A turma levantou-se gritando esganiçada e alegremente, abraçando-se... Faltava um minuto para acabar o jogo e o Brasil vencia agora por 4 a 1. Era impossível perder. Foi então que alguém teve a triste idéia de comentar:

- Pelé foi o melhor jogador de todos os tempos!... O futebol já não é como antigamente. Agora é tudo controlado...
- Não!.. Pelé não... Fue Maradona!
- Messi...
- Neymar...

Todos se levantaram de repente, voaram porcas, parafusos, molas, chips, pedaços de pele artificial, cabelos de todas as cores, peitos postiços, alguns olhos e muitos dedos. Felizmente nenhum cérebro tinha sido ofendido seriamente. A equipe de manutenção do condomínio apareceu logo, com máquinas e caixotes.
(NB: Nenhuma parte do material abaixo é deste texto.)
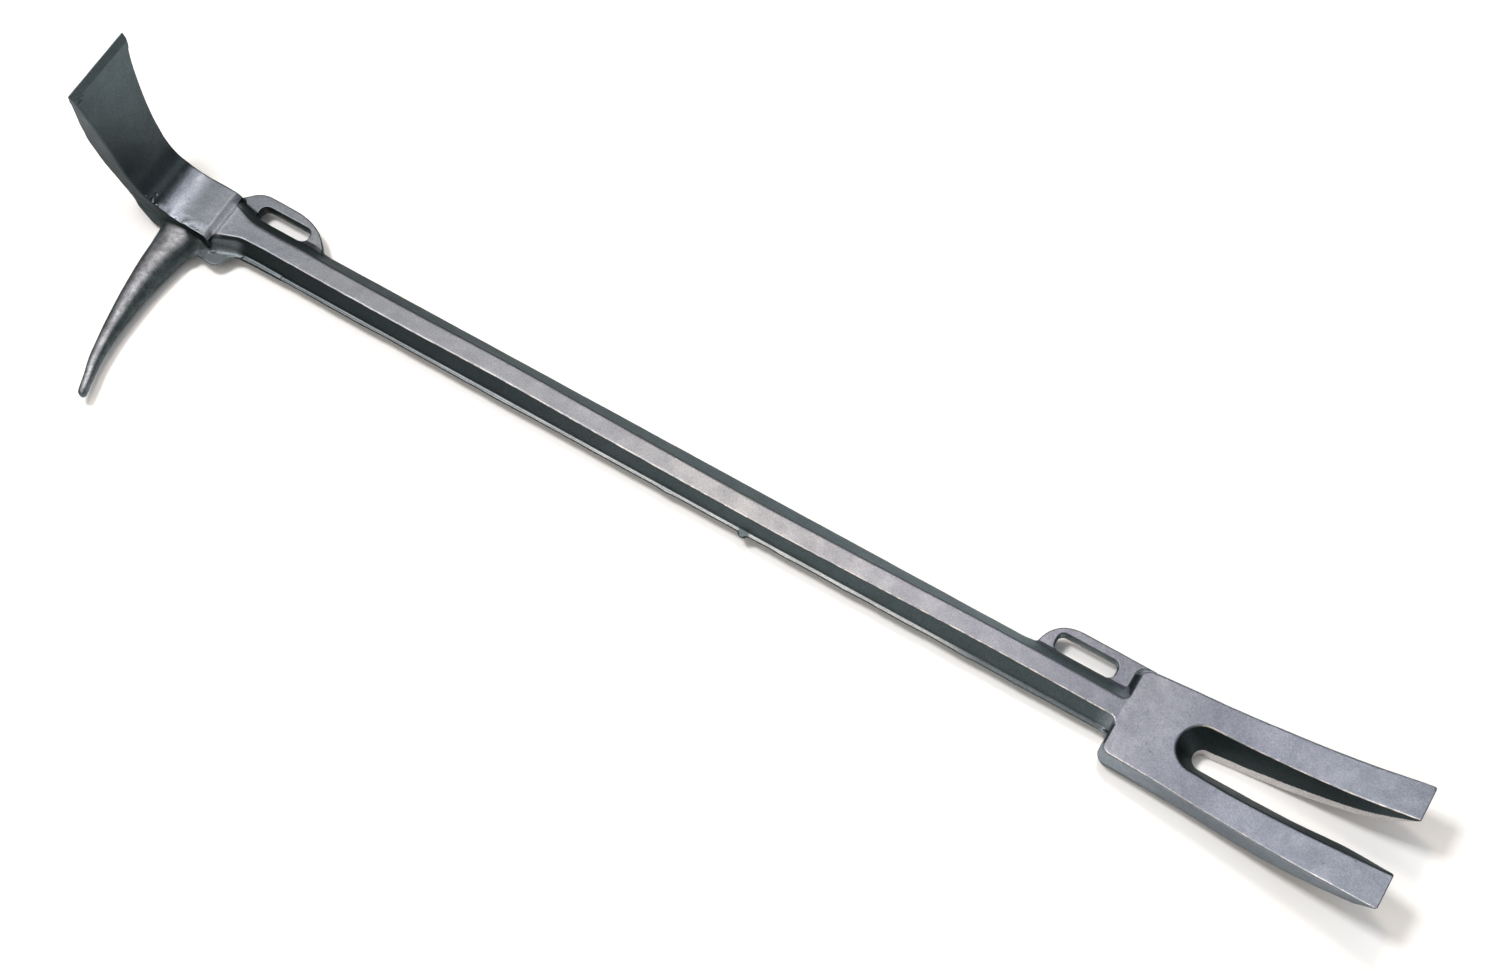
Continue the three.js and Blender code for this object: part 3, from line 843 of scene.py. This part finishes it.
class NodeTools:
    """Short ways to add nodes to one new material, whose surface they read in the field's frame.

    x, y and z are the place in the field's millimetres. normal_y and normal_z are parts of the
    surface's normal, flatness is 1 on level faces, and towards_pike is 1 on walls that face it.
    """

    def __init__(self, name):
        self.material = bpy.data.materials.new(name)
        self.material.use_nodes = True
        self.nodes = self.material.node_tree.nodes
        self.links = self.material.node_tree.links
        self.shader = self.nodes["Principled BSDF"]
        self.place = self.nodes.new("ShaderNodeTexCoord").outputs["Object"]
        from_origin = self.nodes.new("ShaderNodeVectorMath")
        from_origin.operation = "SUBTRACT"
        self.links.new(self.place, from_origin.inputs[0])
        from_origin.inputs[1].default_value = ORIGIN
        self.x, self.y, self.z = self.parts(self.scaled(from_origin.outputs[0], 1 / MM))
        normal = self.nodes.new("ShaderNodeNewGeometry").outputs["Normal"]
        _, self.normal_y, self.normal_z = self.parts(normal)
        self.flatness = self.math("ABSOLUTE", self.normal_z)
        self.towards_pike = self.math("MULTIPLY", self.normal_y, -1.0)

    def put(self, socket, value):
        """Links a socket, or sets a number or colour, into an input."""
        if isinstance(value, bpy.types.NodeSocket):
            self.links.new(value, socket)
        elif isinstance(value, tuple):
            socket.default_value = (*value, 1)
        else:
            socket.default_value = value

    def parts(self, vector):
        """A vector's three components."""
        node = self.nodes.new("ShaderNodeSeparateXYZ")
        self.links.new(vector, node.inputs[0])
        return tuple(node.outputs)

    def math(self, operation, a, b=0.0):
        node = self.nodes.new("ShaderNodeMath")
        node.operation = operation
        self.put(node.inputs[0], a)
        self.put(node.inputs[1], b)
        return node.outputs[0]

    def times(self, first, *rest):
        for value in rest:
            first = self.math("MULTIPLY", first, value)
        return first

    def larger(self, a, b):
        return self.math("MAXIMUM", a, b)

    def gap(self, a, b):
        return self.math("ABSOLUTE", self.math("SUBTRACT", a, b))

    def fade(self, value, low, high, to_low=0.0, to_high=1.0):
        """Goes smoothly from to_low to to_high as the value goes from low to high."""
        node = self.nodes.new("ShaderNodeMapRange")
        node.interpolation_type = "SMOOTHSTEP"
        names = ("Value", "From Min", "From Max", "To Min", "To Max")
        for name, amount in zip(names, (value, low, high, to_low, to_high)):
            self.put(node.inputs[name], amount)
        return node.outputs["Result"]

    def noise(self, scale, detail, roughness=0.55):
        node = self.nodes.new("ShaderNodeTexNoise")
        node.inputs["Scale"].default_value = scale
        node.inputs["Detail"].default_value = detail
        node.inputs["Roughness"].default_value = roughness
        self.links.new(self.place, node.inputs["Vector"])
        return node.outputs["Fac"]

    def mix(self, a, b, share):
        """Colour a, turning into colour b by its share."""
        node = self.nodes.new("ShaderNodeMix")
        node.data_type = "RGBA"
        sockets = {socket.identifier: socket for socket in node.inputs}
        self.put(sockets["Factor_Float"], share)
        self.put(sockets["A_Color"], a)
        self.put(sockets["B_Color"], b)
        return next(s for s in node.outputs if s.identifier == "Result_Color")

    def blend(self, a, b, share):
        """Number a, turning into number b by its share."""
        return self.math("ADD", a, self.times(share, self.math("SUBTRACT", b, a)))

    def along_bar(self, stops):
        """A colour that runs through (station, colour) stops along the bar."""
        node = self.nodes.new("ShaderNodeValToRGB")
        elements = node.color_ramp.elements
        while len(elements) < len(stops):
            elements.new(0.5)
        for element, (station_x, colour) in zip(elements, stops):
            element.position = 1 + station_x / LENGTH
            element.color = (*colour, 1)
        share = self.math("ADD", self.math("MULTIPLY", self.x, 1 / LENGTH), 1.0)
        self.links.new(share, node.inputs[0])
        return node.outputs["Color"]

    def scaled(self, vector, amount):
        node = self.nodes.new("ShaderNodeVectorMath")
        node.operation = "SCALE"
        self.links.new(vector, node.inputs[0])
        self.put(node.inputs["Scale"], amount)
        return node.outputs[0]


def off_adze(t):
    """0 on the adze, 1 on the block and on everything after it."""
    return t.fade(t.x, -878.2, -873.7)


def at_fork(t):
    return t.fade(t.x, -195.2, -177.2)


def by_ear(t):
    """1 on the ear and on the side of the neck above it."""
    ends = t.times(t.fade(t.x, -844.2, -840.2), t.fade(t.x, -811.2, -819.2))
    off_block = t.larger(t.fade(t.x, -835.2, -832.7), t.fade(t.y, -19.6, -20.6))
    return t.times(ends, off_block, t.fade(t.y, -7.1, -9.1), t.fade(t.z, 9.6, 7.6))


def lit_and_rubbed_faces(t, ear, flat_from):
    """1 on the level faces, the ear and the block's front step, which take the face colour: partly
    rubbed steel, partly a painted highlight where they catch the light.
    """
    level = t.fade(t.flatness, flat_from, 0.95)
    # The block's front step takes the face colour as a painted highlight on its bevel.
    step = t.times(t.fade(t.gap(t.x, HUB_FRONT - 2), 8, 4), t.fade(t.z, 7.9, 10.4))
    step = t.times(step, t.fade(t.flatness, 0.3, 0.5))
    return t.times(t.larger(t.larger(level, step), ear), off_adze(t))


def land_tone(t, ear, flank_tone):
    """The low flash lands and the ear keep some of their scale, and the nub keeps all of it."""
    tone = t.mix(SCALE_LAND, RUBBED_LAND, t.fade(t.x, -857.2, -257.2))
    tone = t.mix(tone, SCALE_LAND, t.fade(t.x, -307.2, -267.2))
    tone = t.mix(tone, EAR_ROOT, t.times(ear, t.fade(t.flatness, 0.85, 0.6)))
    return t.mix(flank_tone, tone, t.fade(t.gap(t.x, NUB_AT), 3, 4.5))


def flat_tone(t, ear, face_tone, flank_tone):
    """The level faces' colour. The pike's thin end is low too, but has lost its scale."""
    off_land = t.larger(t.fade(t.z, 3.1, 4.1), t.fade(t.y, -41.1, -46.1))
    off_land = t.math("MINIMUM", off_land, t.math("SUBTRACT", 1.0, ear))
    return t.mix(land_tone(t, ear, flank_tone), face_tone, off_land)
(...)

Ali mesmo começaram os reparos robóticos, e em questão de uma hora, estavam todos de pé, comentando alegremente a grande batalha de uma hora atrás, envoltos numa nuvem de fumaça. O garçom trouxe um bolo de carne cheio de velas que foram apagadas com o cérebro-pulmão artificial e foi dado aos cachorros de estimação. Para comemorar o aniversário do mais novo do grupo, um chinês com cento e quarenta anos. Cachorros, esses ainda comiam comida normal, mas já havia muitos com próteses mecânicas. Os humanóides não. Depois “tomaram” a saideira: Um fumacê de maconha, que para obter mais eficiência, os presentes facilitaram a admissão, abrindo uma pequena portinhola no cérebro que começou a pulsar alegremente.

Foi então que repararam que Borco e Zirca jaziam na grama, agarrados um ao outro, uma mão na outra, o botão do prazer ligado, tremelicando como se não houvesse amanhã, completamente alheios a tudo, perdidos no tempo e no espaço, entregues ao gozo...

A eternidade tem um preço. Pode sair barato ou caro. Mas que é possível, é... Mas até lá, aproveite bem! Porém, não temos um mundo como o de amanhã, porque sem necessidade de “comer” a natureza rejuvenescerá e haverá vida selvagem por toda a terra. Nada se cultivará então e sobrará muito espaço para a natureza que será reinventada.

Nietzsche estava certo. Somos pequenos deuses em potencial.